Exactly the lines from the one with "cad_parts[member].parent = rigid_bodies[body]" to the one with "FOCAL_MM = 3230 / 700 * 36", both included, are to be printed again; leave out the rest.

★ ★ ★ ★

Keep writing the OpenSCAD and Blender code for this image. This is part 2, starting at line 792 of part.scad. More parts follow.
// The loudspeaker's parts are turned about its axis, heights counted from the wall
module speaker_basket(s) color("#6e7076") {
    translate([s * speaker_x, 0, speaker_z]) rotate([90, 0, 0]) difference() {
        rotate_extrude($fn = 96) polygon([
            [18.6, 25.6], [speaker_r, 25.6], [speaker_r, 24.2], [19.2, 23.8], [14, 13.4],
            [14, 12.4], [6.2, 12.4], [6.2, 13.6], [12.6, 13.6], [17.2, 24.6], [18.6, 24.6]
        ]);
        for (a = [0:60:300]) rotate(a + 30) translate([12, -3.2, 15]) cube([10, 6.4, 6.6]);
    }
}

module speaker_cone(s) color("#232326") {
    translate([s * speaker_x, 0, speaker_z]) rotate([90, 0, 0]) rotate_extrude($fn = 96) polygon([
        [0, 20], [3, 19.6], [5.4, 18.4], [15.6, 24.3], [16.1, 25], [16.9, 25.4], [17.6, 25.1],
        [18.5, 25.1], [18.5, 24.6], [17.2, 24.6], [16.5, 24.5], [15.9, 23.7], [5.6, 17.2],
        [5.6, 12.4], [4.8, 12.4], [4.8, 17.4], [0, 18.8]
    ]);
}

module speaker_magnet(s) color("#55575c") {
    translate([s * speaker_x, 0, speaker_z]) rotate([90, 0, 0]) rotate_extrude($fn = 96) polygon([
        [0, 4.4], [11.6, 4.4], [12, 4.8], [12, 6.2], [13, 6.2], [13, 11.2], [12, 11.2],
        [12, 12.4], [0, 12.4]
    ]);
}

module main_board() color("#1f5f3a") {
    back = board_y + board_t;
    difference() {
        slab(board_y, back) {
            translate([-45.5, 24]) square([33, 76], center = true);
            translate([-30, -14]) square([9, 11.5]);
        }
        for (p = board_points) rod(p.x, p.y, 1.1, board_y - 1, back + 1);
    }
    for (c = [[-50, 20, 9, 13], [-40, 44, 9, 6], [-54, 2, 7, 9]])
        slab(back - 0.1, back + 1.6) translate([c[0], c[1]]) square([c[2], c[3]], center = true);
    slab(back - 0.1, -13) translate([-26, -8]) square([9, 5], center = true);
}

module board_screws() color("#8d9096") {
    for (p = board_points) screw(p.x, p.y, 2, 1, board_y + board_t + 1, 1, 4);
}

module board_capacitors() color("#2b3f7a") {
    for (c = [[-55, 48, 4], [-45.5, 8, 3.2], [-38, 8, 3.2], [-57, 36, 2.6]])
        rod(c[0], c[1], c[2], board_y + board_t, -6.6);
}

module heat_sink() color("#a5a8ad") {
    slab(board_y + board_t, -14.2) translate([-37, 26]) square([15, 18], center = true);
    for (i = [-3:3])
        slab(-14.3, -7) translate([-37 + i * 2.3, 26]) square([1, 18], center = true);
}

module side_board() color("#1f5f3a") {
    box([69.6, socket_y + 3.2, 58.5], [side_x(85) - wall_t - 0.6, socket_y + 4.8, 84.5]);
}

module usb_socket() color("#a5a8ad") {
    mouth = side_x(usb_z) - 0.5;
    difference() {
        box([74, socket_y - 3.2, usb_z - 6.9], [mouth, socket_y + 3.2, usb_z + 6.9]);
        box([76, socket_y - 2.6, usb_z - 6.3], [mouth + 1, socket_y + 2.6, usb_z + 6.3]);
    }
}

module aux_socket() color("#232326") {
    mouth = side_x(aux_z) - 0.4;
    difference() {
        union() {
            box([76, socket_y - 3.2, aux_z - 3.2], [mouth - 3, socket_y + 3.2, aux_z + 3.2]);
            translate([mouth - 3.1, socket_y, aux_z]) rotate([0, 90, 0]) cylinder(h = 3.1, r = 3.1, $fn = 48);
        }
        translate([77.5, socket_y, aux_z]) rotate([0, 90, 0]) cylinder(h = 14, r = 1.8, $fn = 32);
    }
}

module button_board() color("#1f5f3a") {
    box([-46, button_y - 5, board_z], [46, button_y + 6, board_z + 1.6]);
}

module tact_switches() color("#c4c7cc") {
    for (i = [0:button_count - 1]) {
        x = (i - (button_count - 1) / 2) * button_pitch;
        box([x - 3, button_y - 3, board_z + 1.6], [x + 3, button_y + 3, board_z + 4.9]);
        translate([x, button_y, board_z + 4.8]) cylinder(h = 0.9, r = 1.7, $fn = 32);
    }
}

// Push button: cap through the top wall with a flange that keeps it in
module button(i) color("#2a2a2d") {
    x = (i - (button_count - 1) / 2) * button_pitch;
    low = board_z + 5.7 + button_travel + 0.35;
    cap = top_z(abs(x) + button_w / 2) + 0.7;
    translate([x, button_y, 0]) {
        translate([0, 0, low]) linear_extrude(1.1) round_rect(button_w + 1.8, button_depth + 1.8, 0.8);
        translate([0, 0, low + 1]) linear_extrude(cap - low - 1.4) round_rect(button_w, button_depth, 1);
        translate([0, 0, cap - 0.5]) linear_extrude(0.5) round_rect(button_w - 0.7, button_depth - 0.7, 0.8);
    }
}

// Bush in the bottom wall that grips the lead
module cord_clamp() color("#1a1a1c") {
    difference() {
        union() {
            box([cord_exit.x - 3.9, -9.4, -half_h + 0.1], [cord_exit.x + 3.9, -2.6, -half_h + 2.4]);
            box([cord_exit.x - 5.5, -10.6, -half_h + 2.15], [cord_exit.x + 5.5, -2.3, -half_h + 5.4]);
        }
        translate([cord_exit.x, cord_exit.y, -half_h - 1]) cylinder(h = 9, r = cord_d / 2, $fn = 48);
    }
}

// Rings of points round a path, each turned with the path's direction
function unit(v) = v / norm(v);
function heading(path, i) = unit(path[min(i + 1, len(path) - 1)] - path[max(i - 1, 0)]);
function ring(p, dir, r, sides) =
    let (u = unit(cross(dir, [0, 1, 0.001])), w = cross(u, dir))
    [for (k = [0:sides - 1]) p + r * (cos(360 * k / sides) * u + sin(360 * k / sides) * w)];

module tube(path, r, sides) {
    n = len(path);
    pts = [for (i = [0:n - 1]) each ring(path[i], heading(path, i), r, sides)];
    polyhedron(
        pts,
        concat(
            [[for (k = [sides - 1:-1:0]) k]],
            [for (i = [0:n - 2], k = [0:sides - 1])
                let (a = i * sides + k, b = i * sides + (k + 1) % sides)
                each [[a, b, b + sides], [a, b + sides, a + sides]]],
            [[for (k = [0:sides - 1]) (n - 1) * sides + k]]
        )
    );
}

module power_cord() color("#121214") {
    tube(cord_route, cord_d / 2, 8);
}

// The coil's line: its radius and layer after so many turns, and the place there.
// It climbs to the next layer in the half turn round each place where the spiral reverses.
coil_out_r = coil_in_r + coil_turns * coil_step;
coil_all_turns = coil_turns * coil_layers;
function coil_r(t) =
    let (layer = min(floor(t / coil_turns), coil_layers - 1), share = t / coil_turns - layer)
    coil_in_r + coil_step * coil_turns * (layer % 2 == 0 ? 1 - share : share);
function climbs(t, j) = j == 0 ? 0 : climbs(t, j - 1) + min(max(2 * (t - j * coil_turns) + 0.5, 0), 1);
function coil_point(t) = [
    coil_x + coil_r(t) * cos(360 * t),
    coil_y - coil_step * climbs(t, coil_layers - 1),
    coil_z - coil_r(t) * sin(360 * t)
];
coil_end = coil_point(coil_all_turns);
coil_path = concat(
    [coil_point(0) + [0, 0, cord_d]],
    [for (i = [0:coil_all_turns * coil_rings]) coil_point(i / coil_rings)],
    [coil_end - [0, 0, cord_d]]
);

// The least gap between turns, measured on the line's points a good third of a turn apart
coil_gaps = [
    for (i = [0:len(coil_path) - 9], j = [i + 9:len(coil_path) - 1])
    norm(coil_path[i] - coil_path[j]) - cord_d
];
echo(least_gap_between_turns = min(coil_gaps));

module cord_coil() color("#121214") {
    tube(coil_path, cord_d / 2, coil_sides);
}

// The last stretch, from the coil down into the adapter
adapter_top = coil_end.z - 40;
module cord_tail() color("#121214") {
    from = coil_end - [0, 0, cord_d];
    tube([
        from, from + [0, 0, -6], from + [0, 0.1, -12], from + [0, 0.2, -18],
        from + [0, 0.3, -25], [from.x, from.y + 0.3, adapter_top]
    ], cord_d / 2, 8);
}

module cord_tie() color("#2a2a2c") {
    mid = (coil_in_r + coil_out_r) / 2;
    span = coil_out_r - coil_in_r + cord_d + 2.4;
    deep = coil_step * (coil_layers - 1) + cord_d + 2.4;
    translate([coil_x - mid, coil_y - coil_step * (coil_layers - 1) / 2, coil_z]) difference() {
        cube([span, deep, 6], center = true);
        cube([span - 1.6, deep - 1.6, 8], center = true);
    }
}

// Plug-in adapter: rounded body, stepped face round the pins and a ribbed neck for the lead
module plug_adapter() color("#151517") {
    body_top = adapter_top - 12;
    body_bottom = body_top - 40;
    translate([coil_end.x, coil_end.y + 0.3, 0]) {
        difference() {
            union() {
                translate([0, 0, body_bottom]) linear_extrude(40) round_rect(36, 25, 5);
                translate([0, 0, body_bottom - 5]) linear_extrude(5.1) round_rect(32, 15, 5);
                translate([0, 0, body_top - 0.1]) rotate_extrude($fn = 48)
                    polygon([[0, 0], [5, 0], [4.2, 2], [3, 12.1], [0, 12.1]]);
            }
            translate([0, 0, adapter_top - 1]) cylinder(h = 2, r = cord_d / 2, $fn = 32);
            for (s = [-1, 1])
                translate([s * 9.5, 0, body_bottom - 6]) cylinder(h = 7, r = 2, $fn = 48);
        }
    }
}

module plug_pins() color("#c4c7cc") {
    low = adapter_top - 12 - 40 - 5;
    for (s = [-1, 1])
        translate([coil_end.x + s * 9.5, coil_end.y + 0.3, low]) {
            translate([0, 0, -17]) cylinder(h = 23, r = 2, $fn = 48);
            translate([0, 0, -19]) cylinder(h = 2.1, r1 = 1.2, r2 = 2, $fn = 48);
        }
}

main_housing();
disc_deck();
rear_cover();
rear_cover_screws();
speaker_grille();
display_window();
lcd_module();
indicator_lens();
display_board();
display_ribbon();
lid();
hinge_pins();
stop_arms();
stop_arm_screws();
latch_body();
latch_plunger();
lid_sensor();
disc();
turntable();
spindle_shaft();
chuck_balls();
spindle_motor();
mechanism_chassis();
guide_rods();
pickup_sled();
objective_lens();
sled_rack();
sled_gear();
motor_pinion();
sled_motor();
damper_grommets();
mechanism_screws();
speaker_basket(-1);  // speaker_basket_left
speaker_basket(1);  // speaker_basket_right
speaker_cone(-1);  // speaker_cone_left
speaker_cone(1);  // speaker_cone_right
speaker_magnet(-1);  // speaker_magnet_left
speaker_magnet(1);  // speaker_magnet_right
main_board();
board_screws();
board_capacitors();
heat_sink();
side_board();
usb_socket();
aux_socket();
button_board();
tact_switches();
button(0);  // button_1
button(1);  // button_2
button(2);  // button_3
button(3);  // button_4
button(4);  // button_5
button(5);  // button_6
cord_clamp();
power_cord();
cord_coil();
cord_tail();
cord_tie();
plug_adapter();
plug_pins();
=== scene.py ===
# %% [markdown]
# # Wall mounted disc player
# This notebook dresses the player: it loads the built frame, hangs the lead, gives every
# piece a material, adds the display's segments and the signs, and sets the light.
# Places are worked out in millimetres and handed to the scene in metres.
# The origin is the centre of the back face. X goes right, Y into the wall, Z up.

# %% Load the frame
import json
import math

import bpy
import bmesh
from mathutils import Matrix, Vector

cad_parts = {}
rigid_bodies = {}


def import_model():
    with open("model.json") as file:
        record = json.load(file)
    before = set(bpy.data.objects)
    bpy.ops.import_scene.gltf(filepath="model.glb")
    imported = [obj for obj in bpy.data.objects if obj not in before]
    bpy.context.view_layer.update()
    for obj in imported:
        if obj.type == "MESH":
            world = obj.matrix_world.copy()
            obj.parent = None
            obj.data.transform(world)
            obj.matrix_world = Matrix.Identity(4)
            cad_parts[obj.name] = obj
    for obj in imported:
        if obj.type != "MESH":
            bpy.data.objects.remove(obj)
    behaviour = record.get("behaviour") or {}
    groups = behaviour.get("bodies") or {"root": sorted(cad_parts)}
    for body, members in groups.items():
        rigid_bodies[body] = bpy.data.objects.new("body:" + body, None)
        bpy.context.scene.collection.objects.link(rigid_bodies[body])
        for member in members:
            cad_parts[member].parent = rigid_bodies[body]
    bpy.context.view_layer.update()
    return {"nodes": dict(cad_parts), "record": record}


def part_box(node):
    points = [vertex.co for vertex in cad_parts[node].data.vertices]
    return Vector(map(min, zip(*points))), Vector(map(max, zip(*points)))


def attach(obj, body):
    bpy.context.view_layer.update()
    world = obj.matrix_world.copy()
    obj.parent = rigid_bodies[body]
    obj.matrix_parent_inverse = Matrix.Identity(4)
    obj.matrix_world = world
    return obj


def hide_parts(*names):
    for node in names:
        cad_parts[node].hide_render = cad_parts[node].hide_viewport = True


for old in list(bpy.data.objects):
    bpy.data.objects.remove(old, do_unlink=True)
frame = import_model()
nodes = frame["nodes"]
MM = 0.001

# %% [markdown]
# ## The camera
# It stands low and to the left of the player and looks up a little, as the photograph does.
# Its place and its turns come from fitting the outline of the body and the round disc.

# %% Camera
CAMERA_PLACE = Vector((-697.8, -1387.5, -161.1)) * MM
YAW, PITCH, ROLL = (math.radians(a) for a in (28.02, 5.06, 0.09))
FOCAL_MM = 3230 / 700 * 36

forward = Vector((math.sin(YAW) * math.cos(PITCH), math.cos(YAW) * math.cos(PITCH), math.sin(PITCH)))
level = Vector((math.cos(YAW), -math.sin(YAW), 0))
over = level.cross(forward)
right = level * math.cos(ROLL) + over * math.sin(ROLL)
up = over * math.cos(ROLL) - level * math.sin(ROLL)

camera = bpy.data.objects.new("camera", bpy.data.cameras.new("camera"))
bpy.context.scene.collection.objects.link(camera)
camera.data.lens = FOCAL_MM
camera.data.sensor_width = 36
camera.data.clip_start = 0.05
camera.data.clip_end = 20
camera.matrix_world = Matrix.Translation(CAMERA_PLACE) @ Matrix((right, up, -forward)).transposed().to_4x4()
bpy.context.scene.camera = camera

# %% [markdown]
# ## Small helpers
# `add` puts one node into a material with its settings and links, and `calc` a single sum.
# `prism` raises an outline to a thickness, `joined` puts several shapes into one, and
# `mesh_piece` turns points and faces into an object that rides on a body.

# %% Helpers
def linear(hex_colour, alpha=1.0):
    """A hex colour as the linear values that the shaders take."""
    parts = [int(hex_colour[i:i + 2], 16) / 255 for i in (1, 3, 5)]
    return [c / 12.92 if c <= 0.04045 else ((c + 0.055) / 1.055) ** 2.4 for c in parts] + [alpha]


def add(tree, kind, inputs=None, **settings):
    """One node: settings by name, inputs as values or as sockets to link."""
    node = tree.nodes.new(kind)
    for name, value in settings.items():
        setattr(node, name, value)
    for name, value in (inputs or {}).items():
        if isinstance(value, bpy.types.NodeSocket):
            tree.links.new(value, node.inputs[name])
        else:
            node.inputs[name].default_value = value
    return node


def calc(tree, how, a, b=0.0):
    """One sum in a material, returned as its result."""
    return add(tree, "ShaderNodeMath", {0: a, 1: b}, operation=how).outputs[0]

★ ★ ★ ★

# TASK ANSWER
            cad_parts[member].parent = rigid_bodies[body]
    bpy.context.view_layer.update()
    return {"nodes": dict(cad_parts), "record": record}


def part_box(node):
    points = [vertex.co for vertex in cad_parts[node].data.vertices]
    return Vector(map(min, zip(*points))), Vector(map(max, zip(*points)))


def attach(obj, body):
    bpy.context.view_layer.update()
    world = obj.matrix_world.copy()
    obj.parent = rigid_bodies[body]
    obj.matrix_parent_inverse = Matrix.Identity(4)
    obj.matrix_world = world
    return obj


def hide_parts(*names):
    for node in names:
        cad_parts[node].hide_render = cad_parts[node].hide_viewport = True


for old in list(bpy.data.objects):
    bpy.data.objects.remove(old, do_unlink=True)
frame = import_model()
nodes = frame["nodes"]
MM = 0.001

# %% [markdown]
# ## The camera
# It stands low and to the left of the player and looks up a little, as the photograph does.
# Its place and its turns come from fitting the outline of the body and the round disc.

# %% Camera
CAMERA_PLACE = Vector((-697.8, -1387.5, -161.1)) * MM
YAW, PITCH, ROLL = (math.radians(a) for a in (28.02, 5.06, 0.09))
FOCAL_MM = 3230 / 700 * 36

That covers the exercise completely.